A Green Approach to US Signal’s Expansion

By Cathy Applefeld Olson

Rapid expansion can sometimes come at a cost to critical details. Not so at US Signal, which is prioritizing sustainability and green energy as it makes moves to broaden its footprint nearly 4x this summer.

Headquartered in Grand Rapids, Michigan, the digital infrastructure company that provides cloud solutions, network connectivity and data center services tops our 2024 list for Energy & Sustainability not only for its resolution to power all its Michigan data centers with 100 percent sustain able energy by 2027, but its commitment to energy-saving evolutions as it retrofits legacy facilities and constructs new data centers across the nine states it serves. 

It’s a mandate CEO Dan Watts says is a literal hot topic both of conversation and action, “especially as the power needs in the industry are rapidly increasing. As we contemplate new data centers and expansion projects, sustainability and green energy and things of those nature are on the forefront of our lists of things we need to pay attention to.”

In Michigan, US Signal is partnering with Detroit-based energy company DTE to provide a fully sustainable transmission of power within the next two years, as it is in parallel assessing options in bio power and natural gas across its footprint.

“We’re making significant investments every year to put money into these programs and these projects. It does cost money to make a more efficient data center,” says COO John White. “And we’re focusing not just on making sure we have sustainable power but that we are as efficient as possible with the hardware we are buying as well as how we are operating our facilities.” 

The scale is grand, says White—who notes each facility typically use 2 megawatts of power—but every measure makes a difference. “For every watt of power, you have to cool that with another watt. Instead of having it as a 1:1, we want it to be a half or .4,” he says. “We have customers coming and going and changing their work all the time, so we need access to dynamic data so that we can understand how we can tune and tweak the elements that are available to us.”

Among recent tech innovations is the use of thermal imaging that shows areas that are hot, cold and/or where air is not flowing properly to ensure swift resolution of any hot zones. Air conditioners inside the centers can be immediately retuned, and some facilities are also optimizing “free cooling,” which in effect uses outside air to help cool the fluid inside. 

Other advances include assessing vent functionality to determine whether opening or closing them even just a few milli meters would be more optimal, replacing less efficient bulbs with LED lighting, and employing light sensors that will power off lights when no humans are in a given area. “Computers don’t need to see each other,” White says.  
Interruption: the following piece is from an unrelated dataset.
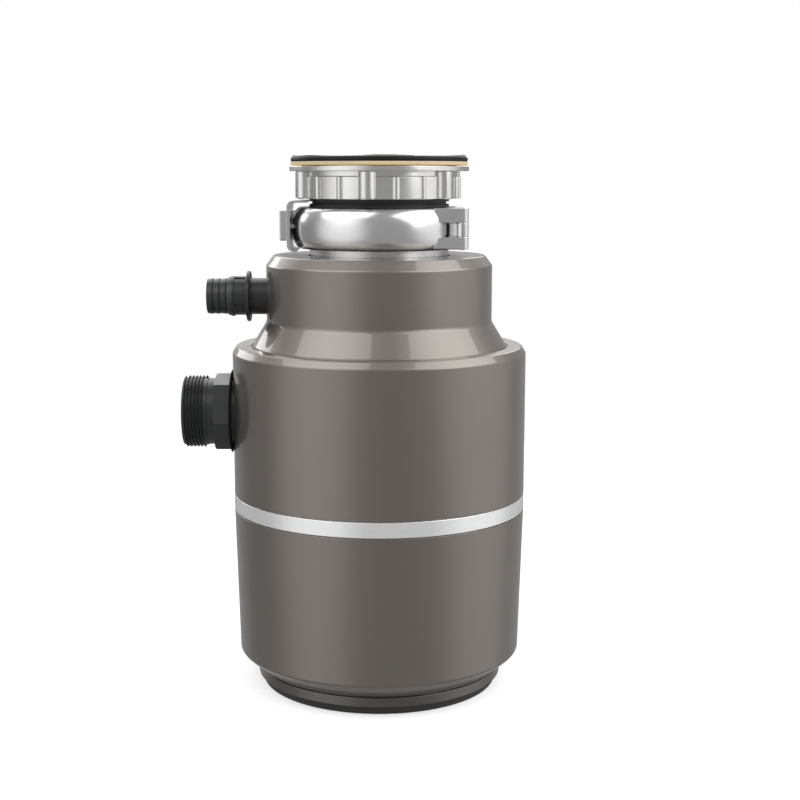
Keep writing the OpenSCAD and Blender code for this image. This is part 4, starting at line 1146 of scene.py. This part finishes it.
    def build_rivets(self, face):
        """Two rivets with low round heads on the bracket's flat side."""
        lowest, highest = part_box("bracket_pins")
        radius = (highest.z - lowest.z) / 2
        end = -highest.x
        under = face - 0.2 * MM
        rivets = []
        for place in (lowest.y + radius, highest.y - radius):
            shape = lathe(
                (0, end),
                (radius, end),
                (radius, under),
                (radius + 0.6 * MM, under),
                (radius + 0.5 * MM, face + 0.3 * MM, 0.2 * MM),
                (radius * 0.5, face + 0.7 * MM, 0.4 * MM),
                (0, face + 0.8 * MM),
                steps=48,
            )
            towards_left(shape, middle_of("bracket_pins").z)
            rivets.append(moved(shape, Matrix.Translation((0, place, 0))))
        pieces = joined(rivets)
        dress("bracket_rivets", pieces, "fastener_steel", "clamp_front_half", "bracket_pins")

    def build_fasteners(self):
        """The clamp screw with a round socket sunk in its head, and the hinge's rod."""
        lowest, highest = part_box("clamp_screw")
        middle = middle_of("clamp_screw")
        tall = 5 * MM
        neck = highest.y - lowest.y - tall
        shank = pillar(2.5 * MM, 0, neck, 0.4 * MM)
        key = 2.31 * MM
        head = lathe(
            (0, 0),
            (4 * MM, 0, 0.3 * MM),
            (4 * MM, tall, 0.6 * MM),
            (key, tall, 0.2 * MM),
            (key, tall / 2),
            (0, tall / 2),
            steps=48,
        )
        moved(head, Matrix.Translation((0, 0, neck)))
        whole = towards_rear(joined([shank, head]), (middle.x, lowest.y, middle.z))
        dress("tightening_screw", whole, "fastener_steel", "clamp_screw", "clamp_screw")
        place = middle_of("hinge_pin").xy
        pin = pillar(1.75 * MM, low("hinge_pin"), high("hinge_pin"), 0.3 * MM, place)
        dress("hinge_rod", pin, "fastener_steel", "casing", "hinge_pin")


class BuildMount(bpy.types.Operator):
    """Build the mount nut, the gaskets, the sink flange, the collar and the splash guard"""

    bl_idname = "disposer.build_mount"
    bl_label = "Sink mount"

    def execute(self, context):
        sizes = context.scene.disposer_mount
        self.build_nut(sizes)
        self.build_gasket("fibre_disc", "fibre", "fibre_gasket", (0.3 * MM, 0.5 * MM))
        self.build_gasket(
            "rubber_disc", "black_rubber", "rubber_gasket", (MM, MM), coat="gasket_rubber"
        )
        self.build_flange(sizes)
        self.build_collar()
        self.build_guard()
        return {"FINISHED"}

    def build_nut(self, sizes):
        flange, bottom, top = extent("mount_nut")
        flange_bottom = top - sizes.flange_height
        step = top - 0.7 * MM
        seat = flange - 8 * MM
        rib_top = bottom + sizes.rib_height
        wall = sizes.nut_wall
        neck = wall - 0.9 * MM
        shapes = [
            lathe(
                (sizes.nut_bore, bottom, 0.4 * MM),
                (wall, bottom, 0.6 * MM),
                (wall, rib_top, 0.4 * MM),
                (neck, rib_top + 0.3 * MM, 0.2 * MM),
                (neck, flange_bottom),
                (flange, flange_bottom, 0.4 * MM),
                (flange, step, 0.15 * MM),
                (seat, step),
                (seat, top),
                (sizes.nut_bore, top, 0.4 * MM),
            )
        ]
        for index in range(sizes.rib_count):
            broad = index % 3 == 0
            half = sizes.broad_rib if broad else sizes.thin_rib
            crest = sizes.broad_crest if broad else sizes.thin_crest
            end = flange_bottom + 0.2 * MM if broad else rib_top
            spot = (crest - half, 0)
            rib = pillar(half, bottom, end, 1.0 * MM if broad else 0.5 * MM, spot, 48)
            angle = sizes.rib_turn - math.pi / 2 + math.tau * index / sizes.rib_count
            shapes.append(turned(rib, angle))
        dress("ribbed_nut", joined(shapes), "nut_metal", "mount_nut", "mount_nut")

    def build_gasket(self, name, slot, node, rounds, coat=None):
        """A flat disc, rounded at the outside by one amount below and another above."""
        inner = 43.2 * MM
        outer, bottom, top = extent(node)
        disc = lathe(
            (inner, bottom, 0.2 * MM),
            (outer, bottom, rounds[0]),
            (outer, top, rounds[1]),
            (inner, top, 0.2 * MM),
        )
        dress(name, disc, slot, "casing", node, coat=coat)

    def build_flange(self, sizes):
        rim, bottom, top = extent("sink_flange")
        under = top - sizes.rim_height
        throat = sizes.throat
        mouth = throat - 0.7 * MM
        step = 316.66 * MM
        tube = 43 * MM
        foot, foot_top = 50 * MM, bottom + 2 * MM
        skin = lathe(
            (mouth, bottom, 0.3 * MM),
            (foot, bottom, 0.6 * MM),
            (foot, foot_top, 0.6 * MM),
            (tube, foot_top),
            (tube, under),
            (rim, under, 0.3 * MM),
            (rim, top - 0.6 * MM, 0.3 * MM),
            (rim - 1.2 * MM, top, 1.0 * MM),
            (54 * MM, top, 0.8 * MM),
            (46 * MM, top - 0.7 * MM, 1.5 * MM),
            (throat, top - 2.4 * MM, 1.5 * MM),
            (throat, step),
            (mouth, step),
            segments=6,
        )
        dress("flange_rim", skin, "flange_steel", "casing", "sink_flange")

    def build_collar(self):
        """The sleeve that the clamp grips, with a groove round its neck."""
        sleeve, bottom, top = extent("mount_collar")
        shoulder = 312.76 * MM
        outer = 45.7 * MM
        groove = outer - 1.8 * MM
        lip = 1.7 * MM
        throat = 41 * MM
        bore = 43.05 * MM
        seat = 50.05 * MM
        floor, roof = bottom + 3 * MM, bottom + 5 * MM
        ring = lathe(
            (throat, bottom),
            (sleeve, bottom, 0.4 * MM),
            (sleeve, shoulder, 0.4 * MM),
            (outer, shoulder),
            (outer, top - 2 * lip, 0.5 * MM),
            (groove, top - 2 * lip, 0.3 * MM),
            (groove, top - lip, 0.3 * MM),
            (outer, top - lip, 0.5 * MM),
            (outer, top, 0.5 * MM),
            (bore, top, 0.2 * MM),
            (bore, roof),
            (seat, roof),
            (seat, floor),
            (throat, floor),
        )
        dress("rubber_collar", ring, "black_rubber", "casing", "mount_collar")

    def build_guard(self):
        """The splash guard: a sagging rubber disc with slits between its flaps."""
        outer, bottom, top = extent("splash_guard")
        inner = outer - 2.5 * MM
        mouth = 12 * MM
        skirt = lathe(
            (mouth, bottom, 0.6 * MM),
            (inner, bottom + 5 * MM, 2 * MM),
            (outer, bottom + 5 * MM, MM),
            (outer, top, 0.8 * MM),
            (inner, top, 0.8 * MM),
            (inner, bottom + 7 * MM, 2 * MM),
            (mouth, bottom + 2 * MM, 0.6 * MM),
        )
        slits = []
        flaps = 8
        half = 0.6 * MM
        for index in range(flaps):
            slit = block((10 * MM, -half, bottom - MM), (inner * 0.88, half, bottom + 9 * MM))
            slits.append(turned(slit, math.tau * index / flaps))
        guard = bored(skirt, joined(slits))
        dress("splash_rubber", guard, "black_rubber", "casing", "splash_guard")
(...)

The company is also gleaning new learnings as it expands the US Signal family. The newly acquired center in Bend, Oregon, for example, has solar farms on-site, “and we’re looking into to how we can take advantage of that [technology] in other data centers,” he says. “These facilities have big flat roofs so putting solar panels on them is an option.” 

Looking ahead, Watts emphasizes the importance of staying agile and open to opportunities that present themselves across the industry and specifically at US Signal. 

The proliferation of AI, electric vehicles and other “super-consumption requirements are going to continue to rachet up the power needs of the nation and right now we don’t have the energy infrastructure built to provide all that,” Watts says. 

“It’s going to require some ingenuity and optionality and new technology we may not have deployed yet today. As we grow and as technology evolves, there will be options in the future we don’t have today we’ll want to take advantage of.”